A. SCOTT BERG graduated in 1971 from Princeton University, where he received the English department’s thesis prize for his work on the legendary book editor Maxwell Perkins.  He spent the next seven years expanding his thesis into MAX PERKINS: EDITOR OF GENIUS, which became a national bestseller and won the National Book Award. The book also drew the attention of Samuel Goldwyn, Jr., who offered Berg complete access to his father’s archives. With the assistance of a Guggenheim Fellowship, Berg spent the next nine years writing GOLDWYN: A BIOGRAPHY. It became an international bestseller; and Billy Wilder called it “the best book about Hollywood” he had ever read. In 1990, Anne Morrow Lindbergh granted Berg exclusive and unrestricted access to both her archives and those of her late husband, Charles Lindbergh. Eight years later, he published LINDBERGH, which also became an international bestseller and which received the Pulitzer Prize for Biography.
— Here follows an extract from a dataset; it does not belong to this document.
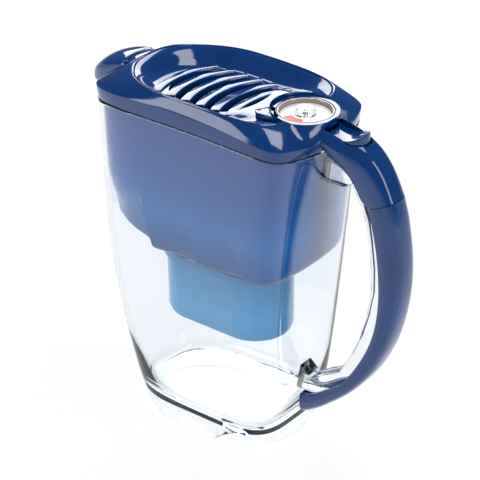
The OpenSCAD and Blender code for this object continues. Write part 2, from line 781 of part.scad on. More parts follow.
// The flap stands back a little more beside its hinge, where it swings past the frame.
hinge_relief = 0.5;
function dish_ring(k, dz) = [
    for (i = [0:ring_n - 1])
        let (
            q = bowl_pt(turn(i), -flap_gap),
            back = hinge_relief * smooth((18 - abs(q[0] - hinge_x)) / 14) * sign(q[1]),
            h = hole_pt(turn(i)),
            x = mix(h[0], q[0], k),
            y = mix(h[1], q[1] - back, k)
        ) [x, y, dish_z(x, y, k) + dz]
];
dish_steps = [1, 0.9, 0.75, 0.6, 0.42, 0.22, 0];
module flip_lid() {
    ear_y = bowl_half_w - flap_gap - 3;
    color(c_lid) difference() {
        union() {
            skin(concat(
                [for (k = dish_steps) dish_ring(k, 0)],
                [for (j = [len(dish_steps) - 1:-1:0]) dish_ring(dish_steps[j], -lid_wall)]
            ));
            translate([hinge_x - 10.5, -4, hinge_z - 6.1]) cube([7.5, 8, 3.6]);
            for (s = [-1, 1]) {
                translate([hinge_x - 2.6, s * ear_y - 1.9, hinge_z - 2.2]) cube([5.2, 3.8, 4.6]);
            }
        }
        translate([dial_x, 0, lid_z]) cylinder(r = island_r + flap_gap, h = 60, $fn = 96);
        translate([0, 0, lid_z]) island_tip(flap_gap);
        cross_bar(hinge_x, hinge_z, hinge_r, 120);
    }
}

slat_top = rim_z - 6.6;
slat_span = 61;
module louvre_slats() {
    h = slat_w / 2;
    color(c_lid) for (k = [0:slat_count - 1]) {
        translate([-3 + k * slat_pitch + slat_r - 60, -5.3, slat_top])
        rotate([0, 0, 172 - slat_span / 2])
        rotate_extrude(angle = slat_span, $fn = 96)
        polygon([
            [slat_r - h, -0.4],
            [slat_r - h + 0.8, 0.1],
            [slat_r + h, 0],
            [slat_r + h, -1.2],
            [slat_r - h + 2.6, -1.6],
            [slat_r - h + 1.2, -slat_depth],
            [slat_r - h - 0.2, -slat_depth]
        ]);
    }
}

module flip_pins() {
    color(c_steel) for (s = [-1, 1]) {
        translate([0, s * (bowl_half_w - 2.4), 0]) cross_bar(hinge_x, hinge_z, hinge_r, 5.6);
    }
}

// ---- dial ----

module dial_well() {
    color(c_lid) translate([dial_x, 0, 0]) difference() {
        translate([0, 0, well_floor - 1.2]) cylinder(r = dial_r + 1.6, h = 1.2, $fn = 96);
        translate([0, 0, well_floor - 3]) cylinder(r = axle_r + run_gap, h = 6);
    }
}
module dial_bezel() {
    color(c_ring) translate([dial_x, 0, 0]) difference() {
        translate([0, 0, well_floor + 0.1]) cylinder(r = dial_r + 1.6, h = island_z - well_floor - 0.3, $fn = 96);
        translate([0, 0, well_floor - 1]) cylinder(r = dial_r, h = 12, $fn = 96);
    }
}
axle_r = 1.45;
module dial_disc() {
    color(c_white) translate([dial_x, 0, 0]) difference() {
        translate([0, 0, well_floor + 0.6]) cylinder(r = dial_r - 0.4, h = 1.4, $fn = 96);
        translate([0, 0, well_floor]) cylinder(r = axle_r, h = 6);
    }
}
module dial_sector() {
    color(c_red) translate([dial_x, 0, well_floor + 2.05]) rotate([0, 0, 235])
        rotate_extrude(angle = 60, $fn = 96) translate([9.5, 0]) square([7.6, 0.5]);
}
module dial_knob() {
    rise = well_depth - 0.8;
    color(c_clear, 0.5) translate([dial_x, 0, well_floor + 2.1]) difference() {
        union() {
            cylinder(r1 = 7.6, r2 = 6.6, h = rise, $fn = 64);
            translate([0, 0, rise]) cylinder(r = 5.9, h = 1, $fn = 64);
        }
        translate([0, 0, -1]) cylinder(r = axle_r, h = 4);
    }
}
module dial_axle() {
    color(c_steel) translate([dial_x, 0, well_floor - 1.6]) cylinder(r = axle_r, h = 5.6);
}
module dial_pointer() {
    color(c_white) translate([dial_x, 0, island_z + 0.02]) linear_extrude(0.4) polygon([
        [-16, -15.5],
        [-12.5, -19.5],
        [-18.5, -18.8]
    ]);
}

// ---- thumb lever ----

module thumb_lever() {
    arm_z = pivot_z - 2.3;
    tip_x = hinge_x - 9;
    tip_z = hinge_z - 8.6;
    tip_r = 1.3;
    color(c_lid) difference() {
        union() {
            translate([tip_x, -2.5, arm_z]) cube([pivot_x - tip_x, 5, 2.5]);
            cross_bar(tip_x, tip_z, tip_r, 5);
            translate([tip_x - tip_r, -2.5, arm_z]) cube([2 * tip_r, 5, tip_z - arm_z]);
            cross_bar(pivot_x, pivot_z, 3.2, 12);
            translate([pivot_x, -6, pivot_z]) cube([9, 12, 4]);
        }
        cross_bar(pivot_x, pivot_z, pivot_r + run_gap, 40);
    }
}
// Thumb pad: round behind, straight in front, its top scooped up to the rear edge.
module thumb_pad() {
    scoop_r = 34.4;
    pad_z = pivot_z - 1;
    color(c_lid) difference() {
        union() {
            translate([pad_x, 0, pad_z]) cylinder(r = pad_r, h = 12.4, $fn = 96);
            translate([pivot_x - 5.4, -pad_r, pad_z]) cube([pad_x - pivot_x + 5.4, 2 * pad_r, 12.4]);
        }
        cross_bar(pivot_x + 3, pivot_z + 5 + scoop_r, scoop_r, 40, $fn = 192);
        cross_bar(pivot_x, pivot_z, 3.6, 40);
    }
}
module lever_pin() {
    color(c_steel) cross_bar(pivot_x, pivot_z, pivot_r, 2 * head_half_w - 2.8);
}
// Torsion spring beside the lever, wound round its pin.
module lever_spring() {
    color(c_steel) translate([pivot_x, 0, pivot_z]) rotate([90, 0, 0]) {
        for (k = [0:2]) {
            translate([0, 0, 7 + 0.95 * k]) rotate_extrude($fn = 48) translate([2.2, 0]) circle(r = 0.5, $fn = 24);
        }
    }
}
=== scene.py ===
"""Water filter pitcher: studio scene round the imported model, laid out as an add-on."""

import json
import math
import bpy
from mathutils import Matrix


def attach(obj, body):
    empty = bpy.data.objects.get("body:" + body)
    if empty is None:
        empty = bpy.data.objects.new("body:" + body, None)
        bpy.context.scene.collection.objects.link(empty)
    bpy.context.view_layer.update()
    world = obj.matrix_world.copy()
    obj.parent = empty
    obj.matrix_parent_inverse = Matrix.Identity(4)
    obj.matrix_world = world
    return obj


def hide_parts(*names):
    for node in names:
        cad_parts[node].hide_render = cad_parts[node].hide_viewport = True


bl_info = {
    "name": "Water Filter Pitcher",
    "version": (1, 0, 0),
    "blender": (4, 5, 0),
    "location": "View3D > Sidebar > Pitcher",
    "description": "Dresses a filter jug with its lid, hopper, cartridge and handle",
    "category": "Object",
}

import bmesh
import bpy
from bpy.props import FloatProperty, FloatVectorProperty, PointerProperty
from mathutils import Matrix, Vector

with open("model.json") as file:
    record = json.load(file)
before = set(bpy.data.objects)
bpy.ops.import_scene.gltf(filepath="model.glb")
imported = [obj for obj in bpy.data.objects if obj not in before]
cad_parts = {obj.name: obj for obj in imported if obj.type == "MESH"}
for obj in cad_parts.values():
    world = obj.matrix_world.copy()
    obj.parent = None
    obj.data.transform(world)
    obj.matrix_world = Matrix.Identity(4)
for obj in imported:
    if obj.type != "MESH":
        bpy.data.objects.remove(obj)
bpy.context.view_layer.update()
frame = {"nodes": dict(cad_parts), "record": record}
MM = 0.001


# ---- numbers and colours ----

def linear(code):
    """sRGB hex to the linear colour that a socket takes."""
    out = []
    for i in (1, 3, 5):
        c = int(code[i : i + 2], 16) / 255
        out.append(c / 12.92 if c <= 0.04045 else ((c + 0.055) / 1.055) ** 2.4)
    return (*out, 1.0)


def smooth(v):
    c = min(1.0, max(0.0, v))
    return c * c * (3 - 2 * c)


def mix(a, b, t):
    return a + (b - a) * t


# ---- form of the jug, in millimetres, as the CAD has it ----

# Jug
JUG_H = 247.7
RIM_FRONT = 110
FRONT_LEAN = 7
FRONT_BELLY = 24
BELLY_H = 150
FOOT_REAR = 47
REAR_LEAN = 26
REAR_FLARE = 3
FOOT_HALF_W = 47.5
RIM_HALF_W = 51.5
REAR_BOW = 11
REAR_CORNER_Y = 46
LIP_REACH = 24
LIP_DEPTH = 43
WALL = 2.4
FOOT_ARCH = 12
FOOT_ARCH_AT = math.radians(46)
FOOT_ARCH_HALF = math.radians(20)
# Lid
LID_Z = JUG_H + 0.3
RIM_Z = JUG_H + 19.5
BAND_H = 8
CREST_X = -25
CREST_HALF = 92
BOWL_X = -17.5
BOWL_HALF = 70.5
BOWL_HALF_W = 47.5
BOWL_DEPTH = 11
FLAP_GAP = 0.6
HINGE_Z = JUG_H + 16.3
HINGE_X = 24
# Dial and its island
DIAL_X = 51.0
ISLAND_Z = JUG_H + 18.8
ISLAND_R = 24.0
WELL_DEPTH = 5.2
# Thumb lever
PAD_X = 93.2
PAD_WELL_R = 11.2
# Hopper and cartridge
HOPPER_Z = 140.0
HOPPER_DEPTH = 107.7
HOPPER_WALL = 1.8
HOPPER_GAP = 0.7
FLUTE_FRONT = 9.5
FLUTE_DEPTH = 4.5
FLUTE_PITCH = 42.5
FLUTE_LEAN = 0.24
COLLAR_R = 28.5
CART_X = -15
CART_HALF = 23
# Spout flap
BEAK_ROOT = 97.6
BEAK_LENGTH = 41.4
BEAK_HALF_W = 17
BEAK_WALL = 2
# Points in each ring
RING = 144


def lift(z):
    return min(1.0, max(0.0, z / JUG_H))


def front_x(z):
    belly = FRONT_BELLY * max(0.0, 1 - z / BELLY_H) ** 1.8
    return -(RIM_FRONT - FRONT_LEAN * (1 - lift(z)) - belly)


def rear_x(z):
    return FOOT_REAR + REAR_LEAN * lift(z) + REAR_FLARE * lift(z) ** 3


def half_w(z):
    return mix(FOOT_HALF_W, RIM_HALF_W, smooth(lift(z) * 1.1))


def super_r(t, a, b, n):
    """Radius of a superellipse at angle t."""
    return (abs(math.cos(t) / a) ** n + abs(math.sin(t) / b) ** n) ** (-1 / n)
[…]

For twenty years, Berg had been a friend and confidant of Katharine Hepburn; and upon her death in 2003, he published a biographical memoir, KATE REMEMBERED, which became the #1 NEW YORK TIMES bestseller for most of that summer. After thirteen years of work, his biography of Woodrow Wilson was published in September, 2013 and became an immediate bestseller.

Berg has written and co-produced two documentary films—“Directed by William Wyler” and “Goldwyn: The Man and His Movies.” He serves on the board of the Smithsonian Institution’s National Museum of American History and as a Charter Trustee of Princeton University.  He is currently writing a biography of Thurgood Marshall; and he edited the Library of America’s newest volume, WORLD WAR I AND AMERICA: TOLD BY THE AMERICANS WHO LIVED IT.